The three floors are connected by the "drop tube," a unique installation in this form. It enables experiments in free fall, which are recorded with a high-speed camera. The offerings of the five thematic areas are also brought together in the open forum. Here, in the heart of the Deutsches Museum Nuremberg with grandstand staircase and large information cube, the journey begins and ends. Here, experiences and ideas, impressions and visions can be exchanged. Our team of "Future Communicators" will actively shape the dialog with visitors and discuss ethically difficult questions and dilemmas – hopefully controversially – together with them. The forum makes the Deutsches Museum Nuremberg a unique place in the world by taking up the feedback from visitors and reflecting it back into the research projects. This is where a long-term discourse and genuine dialog between science and society begins!
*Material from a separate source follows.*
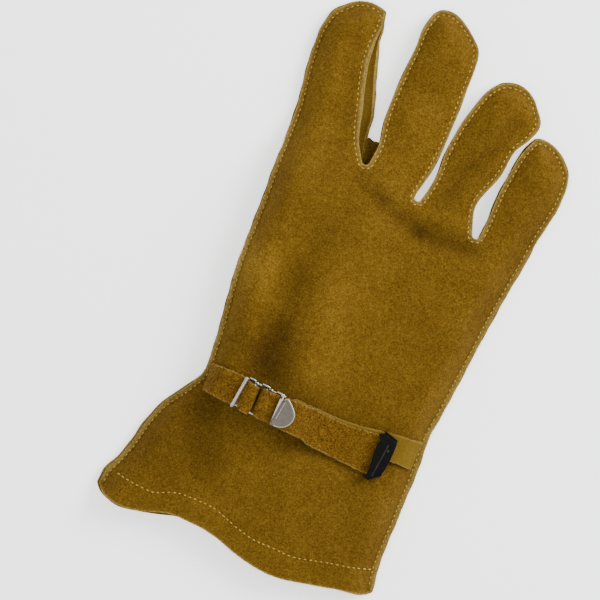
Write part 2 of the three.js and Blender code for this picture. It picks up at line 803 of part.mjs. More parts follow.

A library, a "Future Workshop" and the two hands-on labs "Voyager" and "Discovery" round out the offerings. There is also the opportunity to take a very personal virtual reality journey to the city of Nuremberg in the year 2050. The building housing the Deutsches Museum Nürnberg is located directly on the Pegnitz River and in the immediate vicinity of Nuremberg's main market square in the Augustinerhof. It is the latest creation in Nuremberg by star architect Volker Staab, who has already designed the Neues Museum and the Sebalder Höfe here. Together with the premises of the open innovation laboratory "Josephs", a spin-off of the Fraunhofer ISS, in the immediate vicinity, the opening of the Deutsches Museum Nuremberg will create a trend-setting future quarter here and another visitor magnet in the heart of the old town.